Cite as: https://hdl.handle.net/11858/00-001M-0000-0023-F625-E
Abstract
We discuss the current code of practice in the climate sciences to routinely create climate model ensembles as ensembles of opportunity from the newest phase of the Coupled Model Intercomparison Project (CMIP). We give a two-step argument to rethink this process. First, the differences between generations of ensembles corresponding to different CMIP phases in key climate quantities are not large enough to warrant an automatic separation into generational ensembles for CMIP3 and CMIP5. Second, we suggest that climate model ensembles cannot continue to be mere ensembles of opportunity but should always be based on a transparent scientific decision process.

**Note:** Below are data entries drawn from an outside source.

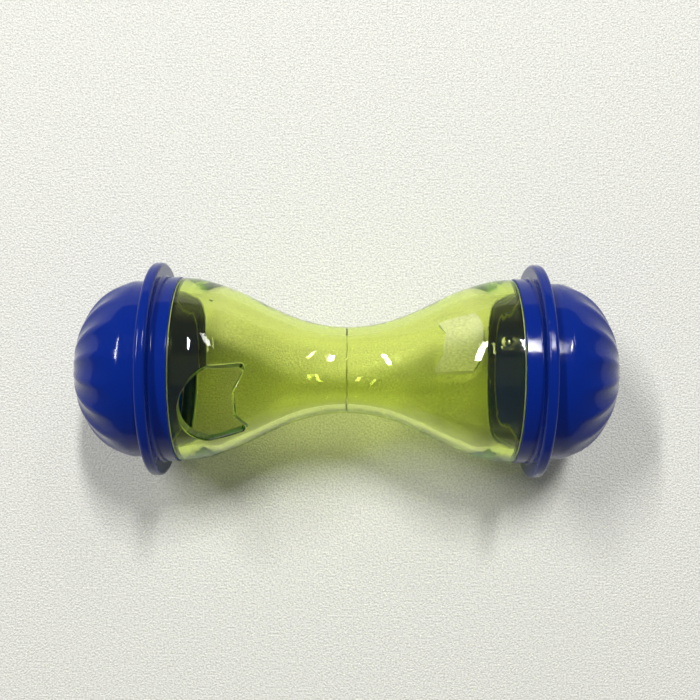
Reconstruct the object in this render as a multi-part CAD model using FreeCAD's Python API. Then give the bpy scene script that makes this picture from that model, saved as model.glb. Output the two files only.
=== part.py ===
import FreeCAD, Part
import math
import os

# Wobble treat dispenser: a clear hourglass body in two moulded halves, butt welded at the
# waist, with a treat opening shaped as a plain cat's head in each half. A hollow blue cap
# with a fluted dome and a rolling ring closes each end and pulls off to fill the body.
# Millimetres. +X runs along the toy, +Z is up, and the origin is on the axis at the weld.

# Driving dimensions of a body half
half_length = 41.65       # weld to shoulder
waist_radius = 11.0
shoulder_radius = 23.2
wall = 2.2
weld_gap = 0.05           # glue line between the two halves
weld_edge_break = 0.15
shoulder_round = 0.3      # the outline's edge beside the cap
neck_wall = 1.6           # under the neck, where the bore runs straight
mouth_depth = 3.65        # how far that straight bore starts before the shoulder
shoulder_slope = 0.02     # rise of the outline where it meets the shoulder
swell = ((0.233, 0.105), (0.466, 0.41), (0.679, 0.755), (0.851, 0.945))  # share of length, of rise
bore_swell = 3            # how many of those stations the bore follows

# The neck that goes into a cap
neck_length = 3.4
neck_step = 1.6           # shoulder down to neck
bead_height = 0.2
bead_offset = 1.25        # shoulder to the bead's middle
bead_half_width = 0.5

# The treat opening, seen square on: distances back from the shoulder and half widths
chin_back = 2.15
cheek_back = 8.65
ear_tip_back = 17.75
ear_height = 3.1          # ear tips over the brow
cheek_half_width = 9.3
ear_half_width = 8.2
brow_half_width = 3.4
cheek_round = 1.5
ear_round = 1.2
brow_round = 0.8
rim_round = 0.4

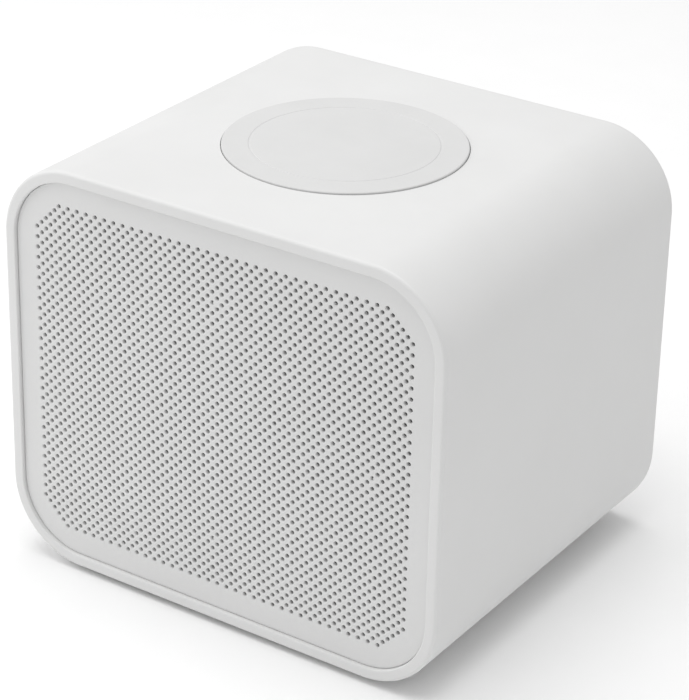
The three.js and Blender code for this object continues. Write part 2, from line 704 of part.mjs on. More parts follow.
// The charger's board, hung under the tray, with its chips on the underside.
function chargerBoard() {
  const half = TRAY_POST_X + SPACER_RADIUS + 1;
  const deep = CHARGER_BOARD_DEPTH / 2;
  const card = block([-half, -deep, CHARGER_BOTTOM], [half, deep, CHARGER_TOP]);
  const under = CHARGER_BOTTOM - 1.6;
  const chips = [
    block([-16, -6, under], [-8, 2, CHARGER_TOP]),
    block([-2, 3, under], [6, 9, CHARGER_TOP]),
    block([12, -9, under], [17, -4, CHARGER_TOP]),
  ];
  const holes = [-1, 1].map((side) =>
    post(SCREW_RADIUS + HOLE_GAP, CHARGER_BOTTOM - 1, CHARGER_TOP + 1, side * TRAY_POST_X, 0),
  );
  return carve(card, chips, holes);
}

// The main board on its posts, with chips, connectors and four screw holes.
function mainBoard() {
  const half = BOARD_WIDTH / 2;
  const card = block([-half, BOARD_FRONT, BOARD_BOTTOM], [half, BOARD_BACK, BOARD_TOP]);
  const low = BOARD_BOTTOM + 0.5;
  const chips = [
    block([-14, -8, low], [-5, 1, BOARD_TOP + 1.2]),
    block([2, -26, low], [9, -19, BOARD_TOP + 1]),
    block([-31, 2, low], [-24, 8, BOARD_TOP + 1.4]),
  ];
  const connectors = [driverLeadStart(), coilLeadEnd(), controlLeadEnd()];
  for (const [x, y] of connectors) {
    chips.push(block([x - 3, y - 2.5, low], [x + 3, y + 2.5, BOARD_TOP + 4]));
  }
  const holes = boardPosts().map(([x, y]) =>
    post(SCREW_RADIUS + HOLE_GAP, BOARD_BOTTOM - 1, BOARD_TOP + 1, x, y),
  );
  return carve(card, chips, holes);
}

// The radio module: a small card with a screening can.
function radioModule() {
  const card = block([0, 0, 0], [20, 14, 0.8]);
  const can = block([6, 1, 0], [19, 13, 2.4]);
  return carve(card, [can], []).translate(9 - BOARD_WIDTH / 2, -26, BOARD_SEAT);
}

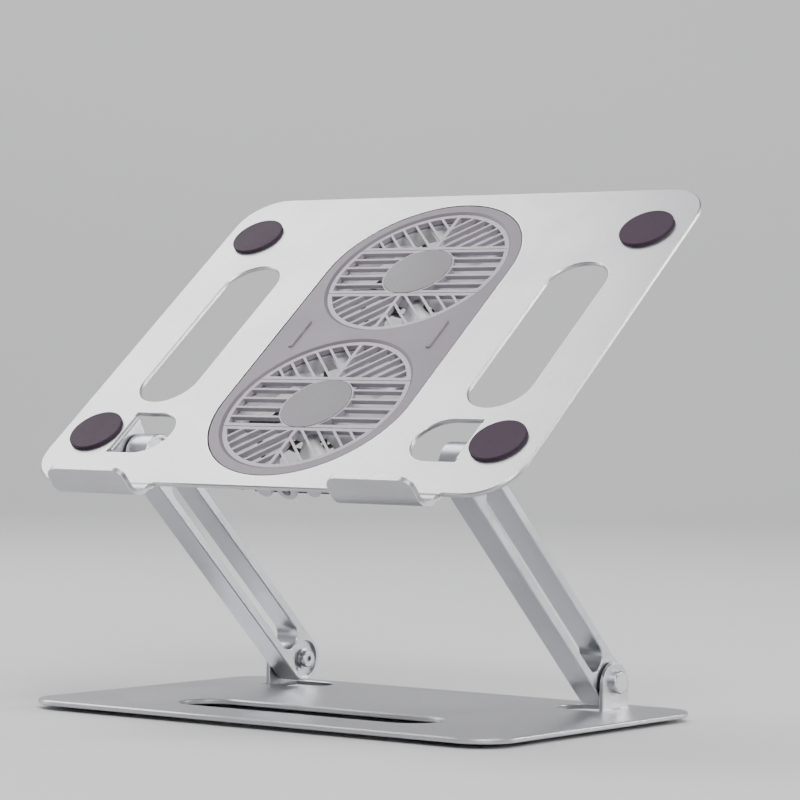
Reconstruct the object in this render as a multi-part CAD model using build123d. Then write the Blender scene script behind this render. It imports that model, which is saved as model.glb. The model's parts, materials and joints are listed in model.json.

If ensembles can be constrained by observation, then they should be constructed as target ensembles that are specifically tailored to a physical question. If model ensembles cannot be constrained by observation, then they should be constructed as cross-generational ensembles, including all available model data to enhance structural model diversity and to better sample the underlying uncertainties. To facilitate this, CMIP should guide the necessarily ongoing process of updating experimental protocols for the evaluation and documentation of coupled models. With an emphasis on easy access to model data and facilitating the filtering of climate model data across all CMIP generations and experiments, our community could return to the underlying idea of using model data ensembles to improve uncertainty quantification, evaluation, and cross-institutional exchange.